Greens MP Lee Rhiannon said allowing hunting in public areas would pose great risks to public safety and the environment.
Ms Rhiannon said the Greens supported the control of feral animals but allowing hunting in public areas was not the solution.
"We don't even see that it is a solution at all," Ms Rhiannon said.
"There are numerous reports that hunters stock up these areas with feral animals so they have a continual supply to go out and shoot."
Ms Rhiannon said the NSW Government had introduced hunting in public areas to win over the support of Shooters Party MP John Tingle.
National chair for the National Coalition for Gun Control, Samantha Lee, backed the Greens' call, saying the government was trying to win over hunters before the next election.

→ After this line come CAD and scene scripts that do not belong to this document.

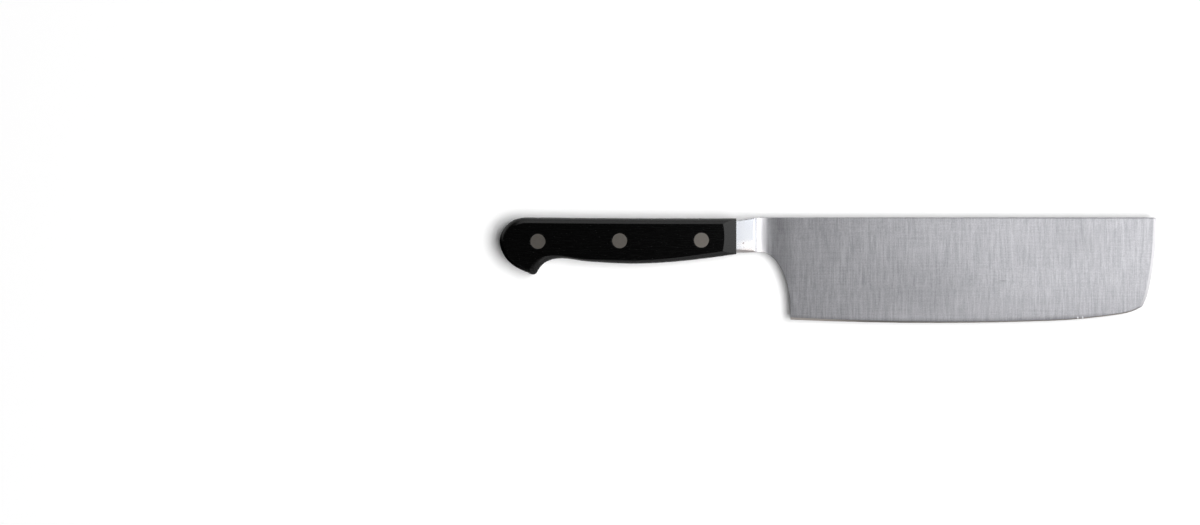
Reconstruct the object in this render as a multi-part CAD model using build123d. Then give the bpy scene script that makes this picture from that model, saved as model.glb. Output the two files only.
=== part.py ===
"""Nakiri kitchen knife: one forged blade with its tang, two handle scales, three two-part rivets.

Lengths are in millimetres and angles in degrees. While the pieces are made, X = 0 is the
joint of bolster and handle, with +X towards the tip. Y = 0 is the line of the spine, with
+Y out of the spine. Z = 0 is the middle of the blade's thickness. At the end the whole knife
is set down on the flat side of its lower scale, with the origin under the middle of its box.
"""

from build123d import *
import os
from math import cos, radians, sin

# Blade
blade_length = 165.0
heel_depth = 46.1
belly_drop = 1.45
nose_setback = 6.3
nose_curve_setback = 3.4
spine_thickness_heel = 2.4
spine_thickness_tip = 2.0
edge_thickness = 0.6
bevel_width = 0.95
edge_land = 0.06
nose_band = 1.2
nose_band_drop = 0.17
spine_corner_radius = 1.0
spine_ease = 0.25
heel_ease = 0.15

# Depth of the blade's front end, as shares of the heel's: at the nose, and where its curve starts
nose_depth_share = 0.873
nose_curve_depth_share = 0.710

# Cutting edge between heel and nose: along the blade's length, down the belly's drop
EDGE_LOW_SHARES = (0.360, 1.00)
EDGE_FLAT_END_SHARES = (0.710, 0.35)
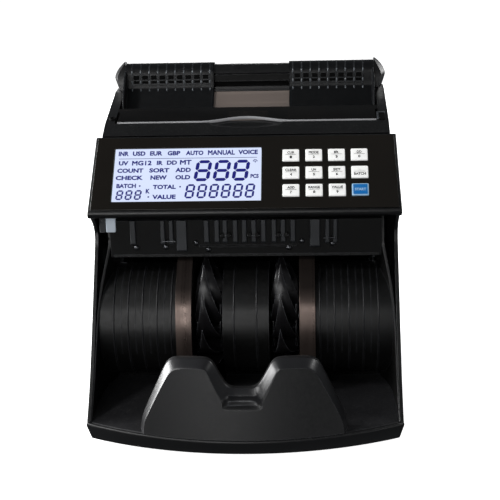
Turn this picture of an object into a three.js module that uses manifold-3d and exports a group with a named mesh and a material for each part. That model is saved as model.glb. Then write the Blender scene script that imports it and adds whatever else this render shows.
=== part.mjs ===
// Friction-feed banknote counter, desktop model.
// Millimetres, +Z up, front of the machine towards -Y, its right-hand side towards +X.
// Origin: centre of the footprint on the table the rubber feet stand on.
import * as THREE from "three";
import { mergeVertices } from "three/addons/utils/BufferGeometryUtils.js";
import Module from "manifold-3d";

const wasm = await Module();
wasm.setup();
const PI = Math.PI;
const DEG = PI / 180;
const SIDES = [-1, 1]; // left, right

// ---------------------------------------------------------------- driving dimensions
const HALF_W = 125; // base tray half width
const CORNER_Y = -104; // front corners of the base tray
const LIP_R = 283.9; // plan radius of the bowed front lip
const LIP_CENTRE_Y = 150.9;
const REAR_Y = 122; // rear end of the tray and side covers
const WALL = 3; // tray and side cover thickness
const BASE_Z = 3; // underside of the tray, above the table
// Axles and other centres seen from the side, as (y, z)
const WHEEL_C = [-6, 70];
const FEED_C = [50, 165];
const PICK_C = [77, 202];
const SEPARATOR_C = [27.1, 186.3];
const MOTOR_C = [84, 62];
const DRUM_R = 47; // ribbed drum of the stacker liner
const WHEEL_R = 56; // stacker wheels
const WHEEL_X = 31.5;
const WHEEL_W = 22;
const ROLLER_X = 26; // feed and pick-up rollers, either side of the middle
const SHAFT_R = 4;
const BORE_R = 4.3; // parts that sit on a shaft
const CHASSIS_X = 106; // inner face of the steel side plates
const TAB_X = 50; // tabs of the stacker stop

// ---------------------------------------------------------------- spans and paths
// A span is [low, high] along one axis.
const about = (centre, half) => [centre - half, centre + half];
const grow = ([low, high], by) => [low - by, high + by];
const sideSpan = (side, inner, outer) => (side < 0 ? [-outer, -inner] : [inner, outer]);
const mirrored = (points, side) => points.map(([x, other]) => [side * x, other]);
const sideName = (name, side) => name + (side < 0 ? "_left" : "_right");

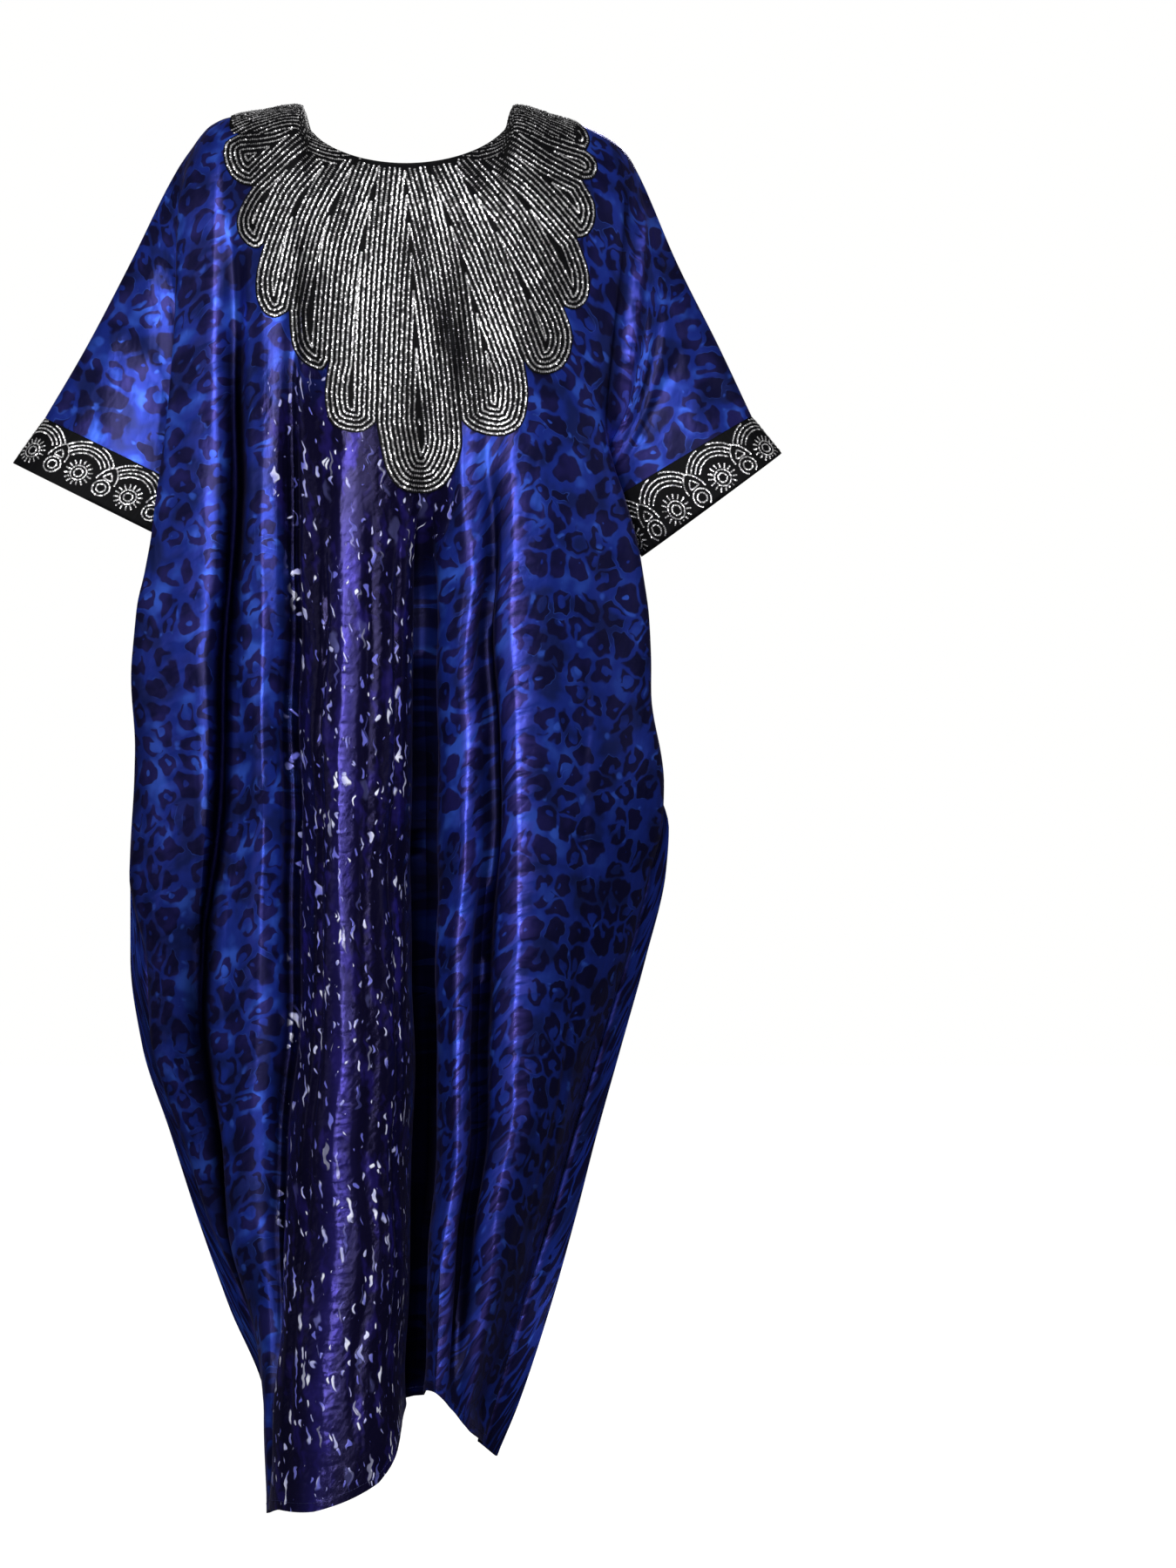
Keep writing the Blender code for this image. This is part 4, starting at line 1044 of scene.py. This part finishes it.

"One way to do this is to turn family picnic areas into hunting grounds," Ms Lee said.
Anyone wishing to hunt in the designated state forests is required to apply for a licence through the Game Council of NSW, a government body established to help limit the impact of introduced species.
I'm alright Jack
We exterminated the american bison.. why are rabbits so hard?
Population biology has terms for different reproductive strategies we see in nature.
Rabbits are "r" selected species and bison are "k" selected species.
R species depend on fecundity to survive, so they are short-lived, pump out ALOT of offspring and spend little time raising them before getting ready to pump out more offspring. Without adequate predation, these buggers will overrun an area (rabbits, mice, rats).
K species are generally long-lived, produce few offspring in which they invest ALOT of time and energy to raise. These species are often very susceptible to over-harvesting (Bison, Elephant, Rhino, etc.)